## INFORMATION PROVIDED:
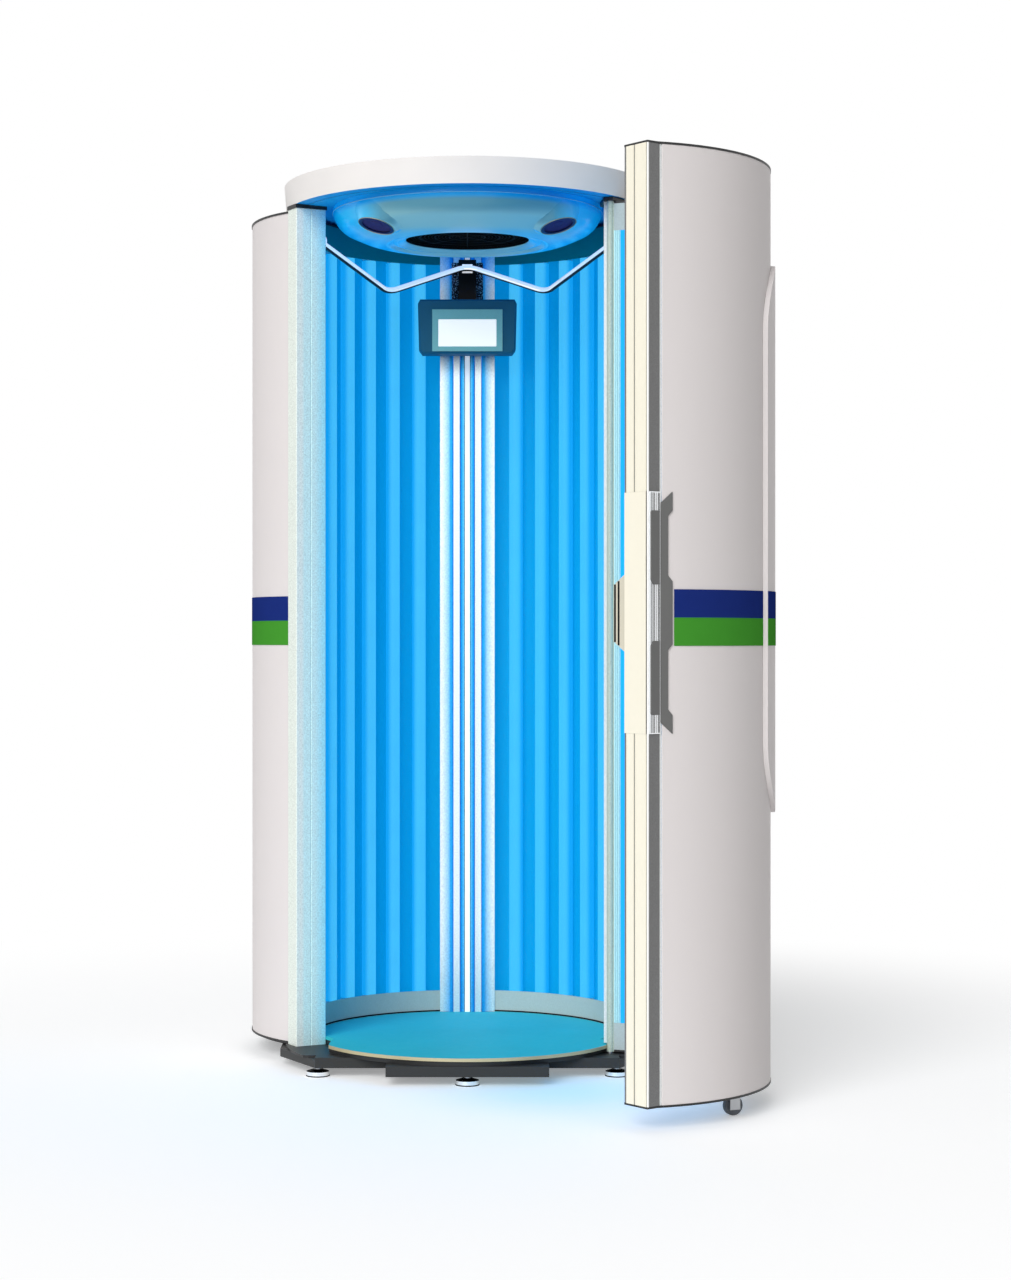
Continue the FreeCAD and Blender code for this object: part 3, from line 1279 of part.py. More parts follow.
def ceiling_dome():
    """Hanging ceiling moulding of even wall, with a ring round the fan throat and two speaker openings."""
    section = doc.addObject("Part::Feature", "dome_section")
    section.Shape = dome_section()
    shell = doc.addObject("Part::Revolution", "dome_shell")
    shell.Source = section
    shell.Axis = FreeCAD.Vector(0, 0, 1)
    shell.Angle = 360
    openings = [speaker_rod(side, "sizes.speaker_radius + " + GAP, "-40", "80") for side in (-1, 1)]
    keep(cut(shell, *openings), "ceiling_dome")


def speaker_place(side):
    """Speaker frame: Z up into the moulding, X towards the rim."""
    x = "%d * fits.speaker_x" % side
    y = "fits.speaker_y"
    z = "%s + sizes.canopy_wall - sizes.speaker_drop" % CAPS_TOP
    yaw = "atan2(fits.speaker_y; %s)" % x
    return ("placement(vector(%s; %s; %s); rotation(vector(0; 0; 1); %s)"
            " * rotation(vector(0; 1; 0); -sizes.speaker_tilt))" % (x, y, z, yaw))


def speaker_rod(side, radius, low, height):
    """A cylinder along a speaker's axis."""
    piece = doc.addObject("Part::Cylinder", "speaker_rod")
    piece.setExpression("Radius", radius)
    piece.setExpression("Height", height)
    shift = speaker_place(side) + " * placement(vector(0; 0; %s); rotation(vector(0; 0; 1); 0))" % low
    piece.setExpression("Placement", shift)
    return piece


def speakers():
    """Two speakers in the ceiling: a rim each, and a cone with its magnet."""
    rims = []
    cones = []
    for side in (-1, 1):
        outer = speaker_rod(side, "sizes.speaker_radius", "-9", "18")
        inner = speaker_rod(side, "sizes.speaker_radius - 6", "-10", "20")
        rims.append(cut(outer, inner))
        cones.append(turned((("0", "-4"), ("12", "-4"), ("16", "-2"), ("sizes.speaker_radius - 12", "-5"),
                             ("sizes.speaker_radius - 6.3", "-5"), ("sizes.speaker_radius - 6.3", "4"),
                             ("22", "16"), ("22", "30"), ("0", "30")), speaker_place(side)))
    keep(group(*rims), "speaker_rims")
    keep(group(*cones), "speaker_cones")


def fan():
    """Ceiling fan: guard in the throat, motor on a bridge over the roof, and the rotor."""
    level = "(%s + sizes.canopy_wall)" % CAPS_TOP
    guard_z = "%s - 76" % level
    rings = []
    for radius in ("sizes.fan_radius - 0.3", "sizes.fan_radius * 0.78", "sizes.fan_radius * 0.54",
                   "sizes.fan_radius * 0.3"):
        rings.append(sector("(%s) - 3" % radius, radius, "0", "360", guard_z, "3"))
    spokes = []
    for index in range(4):
        turn = 45 * index
        half = "(sizes.fan_radius - 1)"
        x = "-%s * cos(%d) + 1.5 * sin(%d)" % (half, turn, turn)
        y = "-%s * sin(%d) - 1.5 * cos(%d)" % (half, turn, turn)
        spokes.append(block(x, y, guard_z, "2 * " + half, "3", "3", str(turn)))
    keep(fuse(*rings, *spokes), "fan_guard")

    bridge_z = "%s + 2" % level
    bridge = block("-sizes.fan_radius - 20", "-18", bridge_z, "2 * sizes.fan_radius + 40", "36", "4")
    can = rod("0", "0", "%s - 16" % level, "sizes.motor_radius", "18")
    shaft = rod("0", "0", "%s - 16 - sizes.hub_height" % level, "4", "sizes.hub_height")
    keep(fuse(bridge, can, shaft), "fan_motor")
    rotor(level)


def rotor(level):
    """Fan rotor: a hub with a bore, and twisted blades lofted from root to tip."""
    body = doc.addObject("PartDesign::Body", "rotor")
    section = sketch_in(body, "XZ_Plane")
    outline(section, (("4.05", "0"), ("sizes.hub_radius", "0"), ("sizes.hub_radius", "sizes.hub_height"),
                      ("4.05", "sizes.hub_height")))
    hub = body.newObject("PartDesign::Revolution", "hub")
    hub.Profile = section
    hub.ReferenceAxis = (section, ["V_Axis"])
    hub.Angle = 360
    doc.recompute()
    sections = []
    for reach, chord, pitch in (("sizes.hub_radius - 3", "34", 38), ("sizes.rotor_radius * 0.66", "44", 28),
                                ("sizes.rotor_radius", "48", 18)):
        blade = sketch_in(body, "YZ_Plane")
        half = chord + " / 2"
        thin = "sizes.blade_thickness / 2"
        outline(blade, (("-" + half, "-" + thin), (half, "-" + thin), (half, thin), ("-" + half, thin)))
        turn = FreeCAD.Rotation(FreeCAD.Vector(0, 0, 1), pitch)
        seat = FreeCAD.Vector(0, value("sizes.hub_height") / 2, value(reach))
        blade.AttachmentOffset = FreeCAD.Placement(seat, turn)
        blade.setExpression(".AttachmentOffset.Base.z", reach)
        blade.setExpression(".AttachmentOffset.Base.y", "sizes.hub_height / 2")
        sections.append(blade)
    doc.recompute()
    loft = body.newObject("PartDesign::AdditiveLoft", "blade")
    loft.Profile = sections[0]
    loft.Sections = sections[1:]
    doc.recompute()
    pattern = body.newObject("PartDesign::PolarPattern", "blades")
    pattern.Originals = [loft]
    pattern.Axis = (section, ["V_Axis"])
    pattern.Angle = 360
    pattern.Occurrences = BLADES
    body.Tip = pattern
    doc.recompute()
    lift = "%s - 17 - sizes.hub_height" % level
    body.setExpression("Placement", place(z=lift))
    doc.recompute()
    keep(body, "fan_rotor")


# ---------------------------------------------------------------- hand bar and control panel
def bar_points():
    """Corner points of the hand bar from the left post to the right post."""
    end_x = value(offset_in_post_frame("4", "-sizes.post_depth / 2")[0])
    end_y = value(offset_in_post_frame("4", "-sizes.post_depth / 2")[1])
    end_z = value("%s - sizes.bar_end_drop" % TOP)
    low_z = value("%s - sizes.bar_low_drop" % TOP)
    half = [
        FreeCAD.Vector(end_x, end_y, end_z),
        FreeCAD.Vector(-value("sizes.bar_low_x"), value("sizes.bar_low_y"), low_z)]
    peak = FreeCAD.Vector(0, value("fits.bar_peak_y"), value("%s - sizes.bar_peak_drop" % TOP))
    other = [FreeCAD.Vector(-point.x, point.y, point.z) for point in reversed(half)]
    return half + [peak] + other


def hand_bar():
    """Bent round bar to hold overhead, with a foot at each post and a saddle on the column."""
    points = bar_points()
    path = Part.Wire(rounded_path(points, [value("sizes.bar_bend_radius")] * 3))
    direction = points[1] - points[0]
    ring = Part.Wire(Part.Circle(points[0], direction, value("sizes.bar_radius")).toShape())
    bar = doc.addObject("Part::Feature", "bar")
    bar.Shape = path.makePipeShell([ring], True, False)
    flush = offset_in_post_frame("-6 - 2 * " + GAP, "-200")
    beyond = block(flush[0], flush[1], "0", "200", "400", "4000", POST_TURN)
    keep(cut(bar, beyond, mirror(beyond)), "hand_bar")
    x, y = offset_in_post_frame("-" + GAP, "-sizes.post_depth / 2")
    facing = ("placement(vector(%s; %s; %s - sizes.bar_end_drop); rotation(vector(0; 0; 1);"
              " 180 + sizes.post_slant) * rotation(vector(0; 1; 0); -90))" % (x, y, TOP))
    foot = turned((("0", "0"), ("19", "0"), ("19", "4"), ("17", "6"), ("0", "6")), facing)
    feet = [foot, mirror(foot)]
    peak = path.BoundBox
    gap = value(GAP)
    saddle_back = value("fits.column_front")
    crest = path.distToShape(Part.Vertex(0, saddle_back, peak.ZMax))[1][0][0]
    bar_back = crest.y + value("sizes.bar_radius") + gap
    saddle_low = crest.z - value("sizes.saddle_height") / 2
    saddle = block("-sizes.saddle_width / 2", "%.4f" % bar_back, "%.4f" % saddle_low, "sizes.saddle_width",
                   "%.4f" % (saddle_back - bar_back), "sizes.saddle_height")
    keep(group(*feet, saddle), "hand_bar_mounts")


def control_panel():
    """Column at the back centre with the panel housing, its bezel and its screen."""
    width = "sizes.column_half_width"
    front = "fits.column_front"
    depth = "sizes.column_depth"
    panel_bottom = "(%s - sizes.panel_drop)" % TOP
    low = panel_bottom + " + 20"
    column = block("-" + width, front, low, "2 * " + width, depth,
                   "sizes.panel_drop - 20 - sizes.column_drop")
    keep(column, "panel_column")

    half = "sizes.panel_half_width"
    corner = "sizes.panel_corner"
    tall = "sizes.panel_height"
    body = doc.addObject("PartDesign::Body", "housing")
    section = sketch_in(body, "XZ_Plane")
    outline(section, (
        ("-%s + %s" % (half, corner), "0"), ("%s - %s" % (half, corner), "0"), ("%s - 3" % half, corner),
        (half, "%s - %s" % (tall, corner)), ("%s - 6" % half, tall), ("6 - %s" % half, tall),
        ("-" + half, "%s - %s" % (tall, corner)), ("3 - %s" % half, corner)))
    pad = body.newObject("PartDesign::Pad", "pad")
    pad.Profile = section
    pad.setExpression("Length", "sizes.panel_depth")
    doc.recompute()
    front_edges = []
    for number, edge in enumerate(pad.Shape.Edges, start=1):
        if edge.BoundBox.YMax < -value("sizes.panel_depth") + 0.01:
            front_edges.append("Edge%d" % number)
    bevel = body.newObject("PartDesign::Chamfer", "bevel")
    bevel.Base = (pad, front_edges)
    bevel.setExpression("Size", "sizes.panel_bevel")
    body.setExpression("Placement", place("0", "%s - %s" % (front, GAP), panel_bottom))
    doc.recompute()
    keep(body, "panel_housing")

    face = "%s - %s - sizes.panel_depth - %s" % (front, GAP, GAP)
    bezel_width = "sizes.bezel_half_width"
    thick = "sizes.bezel_thickness"
    bezel_z = panel_bottom + " + 6"
    bezel = block("-" + bezel_width, "%s - %s" % (face, thick), bezel_z, "2 * " + bezel_width, thick,
                  "sizes.bezel_height")
    screen_width = "sizes.screen_half_width"
    screen_z = "%s + sizes.screen_rise - 6" % bezel_z
    window = block("-%s - %s" % (screen_width, GAP), "%s - %s - 1" % (face, thick),
                   "%s - %s" % (screen_z, GAP), "2 * (%s + %s)" % (screen_width, GAP), "%s + 2" % thick,
                   "sizes.screen_height + 2 * %s" % GAP)
    keep(cut(bezel, window), "panel_bezel")
    screen = block("-" + screen_width, "%s - %s + 1" % (face, thick), screen_z, "2 * " + screen_width,
                   thick + " - 1", "sizes.screen_height")
    keep(screen, "panel_screen")


# ---------------------------------------------------------------- build
base_frame()
base_plate()
floor_pieces()
levelling_feet()
cabinets()
hinge_column()
hinge_brackets()
hinge_pins()
leading_profile()
hinge_profile()
door_panels()
door_lamps()
door_front_panel()
door_furniture()
door_roller()
canopy()
ceiling_dome()
speakers()
fan()
hand_bar()
control_panel()
doc.recompute()

for item in doc.Objects:
    if "Invalid" in item.State or "Error" in item.State:
        raise RuntimeError("%s (%s) failed: %s" % (item.Name, item.Label, item.State))
for piece in nodes:
    if piece.Shape.isNull() or not piece.Shape.isValid() or not piece.Shape.Solids:
        raise RuntimeError("bad shape in %s" % piece.Label)

os.makedirs("parts", exist_ok=True)
for piece in nodes:
    piece.Shape.exportStep("parts/%s.step" % piece.Label)
print(len(nodes), "nodes")
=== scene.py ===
"""Vertical tanning booth: finishes of every node, small fittings and the stage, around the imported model.

The model's own frame is in metres: origin on the floor under the standing disc, +Z up, -Y to the front.
Outlines, profiles and grains are given in millimetres. Each operator dresses one group of pieces, and main()
calls them in order.
"""
import math
from functools import cache
from typing import NamedTuple

import bmesh
import bpy
from bpy.props import FloatProperty, FloatVectorProperty, PointerProperty
from mathutils import Matrix, Vector


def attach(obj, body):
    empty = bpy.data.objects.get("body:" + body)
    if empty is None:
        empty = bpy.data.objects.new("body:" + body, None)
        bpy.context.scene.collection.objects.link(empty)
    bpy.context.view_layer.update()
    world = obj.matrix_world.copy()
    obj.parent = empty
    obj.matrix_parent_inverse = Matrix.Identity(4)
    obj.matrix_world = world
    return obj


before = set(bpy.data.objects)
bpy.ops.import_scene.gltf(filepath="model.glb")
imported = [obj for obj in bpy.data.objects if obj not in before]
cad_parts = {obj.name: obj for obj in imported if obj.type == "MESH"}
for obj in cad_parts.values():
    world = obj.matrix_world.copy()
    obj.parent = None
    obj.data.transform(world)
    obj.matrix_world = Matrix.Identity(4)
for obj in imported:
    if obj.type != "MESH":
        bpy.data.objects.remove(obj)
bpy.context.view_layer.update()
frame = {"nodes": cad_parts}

bl_info = {
    "name": "Vertical tanning booth",
    "version": (1, 0, 0),
    "blender": (4, 5, 0),
    "location": "3D View > Sidebar > Booth",
    "description": "Finishes, small fittings and stage of a stand-up tanning booth",
    "category": "Object",
}

MM = 0.001
FACTOR, FIRST, SECOND = 0, 6, 7      # sockets of a colour Mix node
SMOOTH = {"interpolation_type": "SMOOTHSTEP"}


def linear(hex_colour, alpha=1.0):
    """An sRGB hex colour as linear RGBA."""
    channels = [int(hex_colour[i:i + 2], 16) / 255 for i in (1, 3, 5)]
    return tuple(c / 12.92 if c <= 0.04045 else ((c + 0.055) / 1.055) ** 2.4 for c in channels) + (alpha,)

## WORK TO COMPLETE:
Give again only the lines that run from the line with "for item in" to the line with "from typing import NamedTuple". Include both of those lines exactly as written.

## SOLUTION:
for item in doc.Objects:
    if "Invalid" in item.State or "Error" in item.State:
        raise RuntimeError("%s (%s) failed: %s" % (item.Name, item.Label, item.State))
for piece in nodes:
    if piece.Shape.isNull() or not piece.Shape.isValid() or not piece.Shape.Solids:
        raise RuntimeError("bad shape in %s" % piece.Label)

os.makedirs("parts", exist_ok=True)
for piece in nodes:
    piece.Shape.exportStep("parts/%s.step" % piece.Label)
print(len(nodes), "nodes")
=== scene.py ===
"""Vertical tanning booth: finishes of every node, small fittings and the stage, around the imported model.

The model's own frame is in metres: origin on the floor under the standing disc, +Z up, -Y to the front.
Outlines, profiles and grains are given in millimetres. Each operator dresses one group of pieces, and main()
calls them in order.
"""
import math
from functools import cache
from typing import NamedTuple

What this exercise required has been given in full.